_Problem_
In the records below, find the line with "Recreate this object" and the line with "rubber ring base."; return exactly those lines and every line between them.

[START OF Dataset]

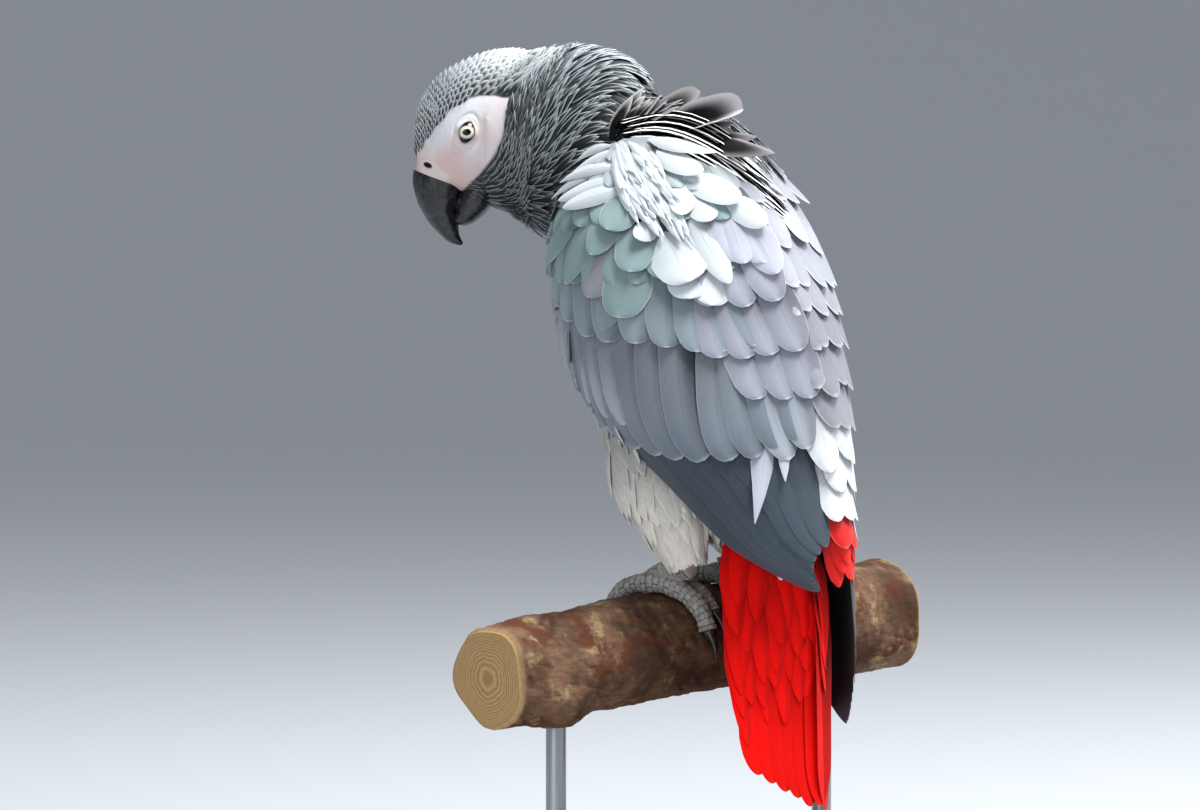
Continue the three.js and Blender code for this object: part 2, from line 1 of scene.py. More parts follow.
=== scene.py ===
# %% [markdown]
# # A grey parrot on its perch
# This lesson builds a life-size grey parrot the way a museum model is built: a skin over the body's
# form, then every feather laid on it in rows from tail to bill, then eyes, bill, feet, perch and stand.
# The solids of the frame give every size and place. The bird's own shapes are worked out in
# millimetres, in a frame whose origin is the perch's axis under the bird.

import bmesh
import bpy
import numpy as np
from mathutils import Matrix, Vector


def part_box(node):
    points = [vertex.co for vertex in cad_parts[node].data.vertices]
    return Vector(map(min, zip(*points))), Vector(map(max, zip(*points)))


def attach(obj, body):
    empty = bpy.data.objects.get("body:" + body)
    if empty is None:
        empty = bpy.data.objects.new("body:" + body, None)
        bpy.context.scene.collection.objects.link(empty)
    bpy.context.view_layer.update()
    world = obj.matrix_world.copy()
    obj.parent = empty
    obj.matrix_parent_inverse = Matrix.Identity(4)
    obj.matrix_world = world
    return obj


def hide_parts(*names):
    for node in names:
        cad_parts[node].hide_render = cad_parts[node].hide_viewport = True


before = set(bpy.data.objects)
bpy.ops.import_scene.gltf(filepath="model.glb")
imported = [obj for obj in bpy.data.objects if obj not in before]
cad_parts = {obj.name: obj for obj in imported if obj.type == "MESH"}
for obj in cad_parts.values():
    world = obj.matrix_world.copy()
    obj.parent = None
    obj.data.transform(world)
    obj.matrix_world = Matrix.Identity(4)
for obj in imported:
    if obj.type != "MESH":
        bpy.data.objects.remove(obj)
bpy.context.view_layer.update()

MM = 0.001
BIRD_AT = np.array([0.0, -10.0, 94.0])  # the bird's frame in the row's frame
rng = np.random.default_rng(7)

# %% [markdown]
# ## Camera, floor and light
# The bird is seen from behind its left shoulder, almost level, through a long lens. The place that the
# lens points at is given from the perch, along the image's right and up. A pale floor runs out flat and
# curves up into a wall all round, so there is no horizon. A broad soft light from above and behind
# brightens the crown, shoulders and back, and a weak one fills the near side.

# %% Camera
VIEW_AZIMUTH, VIEW_ELEVATION = np.radians(120), np.radians(2)
VIEW_DISTANCE = 2750
IMAGE_WIDTH = 1200
PIXELS_PER_MM = 2.5  # at the bird
AIM_RIGHT, AIM_UP = -40, 94
SENSOR_WIDTH = 36

back_of_view = np.array([
    np.sin(VIEW_AZIMUTH) * np.cos(VIEW_ELEVATION),
    -np.cos(VIEW_AZIMUTH) * np.cos(VIEW_ELEVATION),
    np.sin(VIEW_ELEVATION),
])
right_of_view = np.array([np.cos(VIEW_AZIMUTH), np.sin(VIEW_AZIMUTH), 0])
up_of_view = np.cross(back_of_view, right_of_view)
aim = BIRD_AT + AIM_RIGHT * right_of_view + AIM_UP * up_of_view


def place_towards(item, at_mm, target_mm):
    """Puts a camera or light at a point and turns its -Z towards another."""
    item.location = Vector(at_mm * MM)
    item.rotation_mode = "QUATERNION"
    item.rotation_quaternion = Vector(target_mm - at_mm).to_track_quat("-Z", "Y")
    bpy.context.scene.collection.objects.link(item)
    return item


lens = bpy.data.cameras.new("camera")
lens.sensor_width = SENSOR_WIDTH
lens.lens = SENSOR_WIDTH * VIEW_DISTANCE * PIXELS_PER_MM / IMAGE_WIDTH
camera = place_towards(bpy.data.objects.new("camera", lens), aim + VIEW_DISTANCE * back_of_view, aim)
bpy.context.scene.camera = camera
print("camera: lens", round(lens.lens, 1), "mm at", tuple(round(v, 3) for v in camera.location))

# %% Lights
LIGHTS = {  # name: (right, towards the viewer, up) in mm from the bird, side of the square, watts
    "overhead": ((500, 250, 1500), 650, 46),
    "shoulder": ((1300, -300, 900), 600, 15),
    "fill": ((-900, 1700, 500), 1300, 9),
}
LIT_HEIGHT = 110  # of the point that they face, above the perch
AMBIENT_COLOUR, AMBIENT_STRENGTH = (0.80, 0.86, 0.95, 1), 0.34
chest = BIRD_AT + [0, 0, LIT_HEIGHT]
for light_name, ((right, near, up), side, watts) in LIGHTS.items():
    light = bpy.data.lights.new(light_name, "AREA")
    light.size, light.energy = side * MM, watts
    place = chest + right * right_of_view + near * back_of_view * [1, 1, 0] + [0, 0, up]
    place_towards(bpy.data.objects.new(light_name, light), place, chest)

world = bpy.data.worlds.new("studio")
world.use_nodes = True
background = world.node_tree.nodes["Background"].inputs
background["Color"].default_value = AMBIENT_COLOUR
background["Strength"].default_value = AMBIENT_STRENGTH
bpy.context.scene.world = world
bpy.context.scene.view_settings.view_transform = "Standard"
print("lights:", ", ".join(LIGHTS))

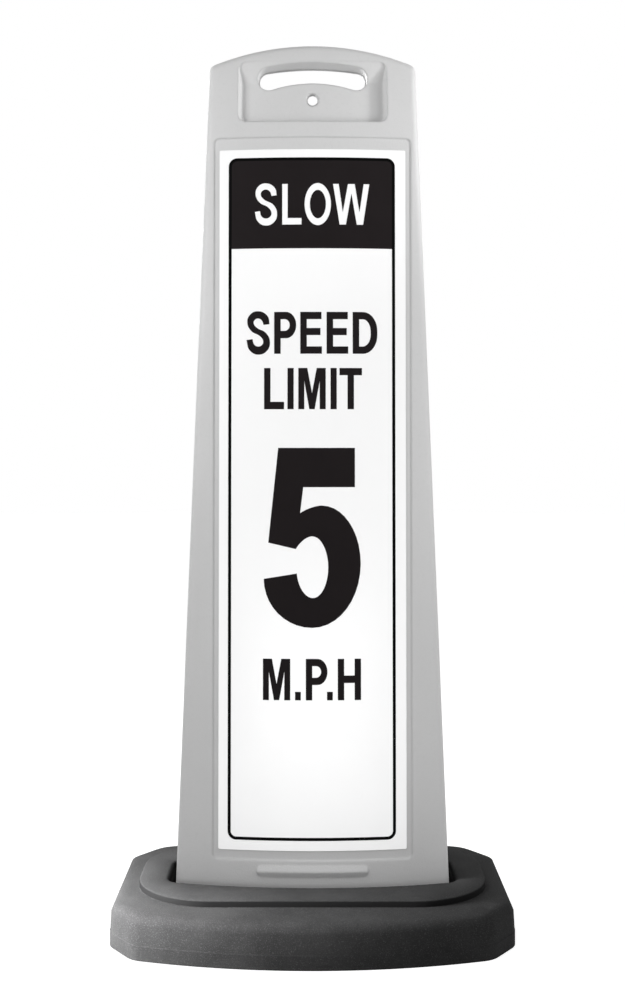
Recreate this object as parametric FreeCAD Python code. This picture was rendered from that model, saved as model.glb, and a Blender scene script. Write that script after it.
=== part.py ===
"""Portable speed limit sign: a hollow moulded panel standing in a rubber ring base.

Millimetres. The origin is on the floor under the middle of the sign, +Z is up,
+X is to the viewer's right and the printed face looks towards -Y.
"""
import FreeCAD, Part
import math
import os

from FreeCAD import Vector

# Panel: outline seen from the front
panel_height = 1022.5
panel_foot_width = 321.5
panel_top_width = 239.0
top_arc_radius = 342.0
shoulder_radius = 9.0
# Panel: section seen from the side
foot_thickness = 117.0
top_thickness = 55.0
face_radius = 650.0
edge_radius = 7.5
side_draft = 1.6
wall = 3.0
# Panel: flange at the foot, under the base
flange_height = 14.0
flange_reach = 12.0
# Panel: shallow recess for the printed sheet
recess_width = 229.0
recess_bottom = 84.0
recess_below_top = 108.0
recess_depth = 1.2
recess_corner = 6.0
# Printed sheet
sheet_width = 215.9
sheet_bottom = 95.2
sheet_below_top = 122.2
sheet_thickness = 0.5
glue_thickness = 0.2
sheet_corner = 1.5
# Panel: handle pocket
pocket_width = 169.5
pocket_height = 69.0
pocket_below_top = 19.5
pocket_depth = 9.0
pocket_corner = 9.0
pocket_side_slope = 0.5
pocket_ledge_slope = 0.1
pocket_top_run = 24.0
pocket_top_depth = 0.3
# Panel: handle slot
slot_length = 124.0
slot_height = 18.5
slot_below_top = 23.0
slot_end_radius = 11.0
slot_front_slope = 0.05
slot_back_slope = 0.22
web_thickness = 3.0
web_lip = 1.0
# Panel: hole for a warning light's bolt
bolt_hole_radius = 5.8
bolt_hole_below_top = 62.6
bolt_dimple_depth = 4.5
bolt_front_slope = 0.16
bolt_back_slope = 0.22
# Panel: low bead above the base
ridge_length = 127.0
ridge_low = 65.5
ridge_crest = 71.5
ridge_high = 79.0
ridge_reach = 2.6
ridge_rim_reach = 0.3
ridge_corner = 6.5
# Base: outline
base_width = 454.0
base_depth = 327.0
base_side_flat = 179.0
base_front_width = 393.0
base_front_bow = 31.0
base_corner_radius = 30.0
# Base: section
base_wall_top = 47.5
base_wall_draft = 1.2
mould_step_height = 16.0
mould_step = 0.4
base_edge_radius = 10.0
deck_slope_run = 28.0
deck_height = 49.5
round_step_count = 2
# Base: raised ring round the panel
ring_width = 406.0
ring_depth = 224.0
ring_corner = 90.0
ring_top = 56.5
ring_draft = 2.5
ring_edge_radius = 1.5
# Base: opening that the panel stands in, and the room below it for the flange
opening_side_gap = 6.5
opening_face_gap = 4.0
opening_lip_radius = 5.0
flange_side_gap = 3.0
flange_top_gap = 0.3
# Heights that follow the panel's
recess_top = panel_height - recess_below_top
sheet_height = panel_height - sheet_below_top - sheet_bottom
pocket_top = panel_height - pocket_below_top
pocket_bottom = pocket_top - pocket_height
slot_top = panel_height - slot_below_top
bolt_hole_height = panel_height - bolt_hole_below_top

FRONT = Vector(0, -1, 0)
UP = Vector(0, 0, 1)


def arc(start, middle, end):
    return Part.Arc(start, middle, end).toShape()


def line(start, end):
    return Part.LineSegment(start, end).toShape()


def prism(wire, along):
    return Part.Face(wire).extrude(along)


def loft(*wires):
    return Part.makeLoft(list(wires), True, True)


def with_mirror(shape):
    """Joins a shape to its mirror image behind the panel's middle plane."""
    return shape.fuse(shape.mirror(Vector(0, 0, 0), FRONT))


def panel_half_width(z):
    """Half the panel's width at a height, where its two mould halves meet."""
    return (panel_foot_width + (panel_top_width - panel_foot_width) * z / panel_height) / 2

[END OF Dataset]

_Final result_
Recreate this object as parametric FreeCAD Python code. This picture was rendered from that model, saved as model.glb, and a Blender scene script. Write that script after it.
=== part.py ===
"""Portable speed limit sign: a hollow moulded panel standing in a rubber ring base.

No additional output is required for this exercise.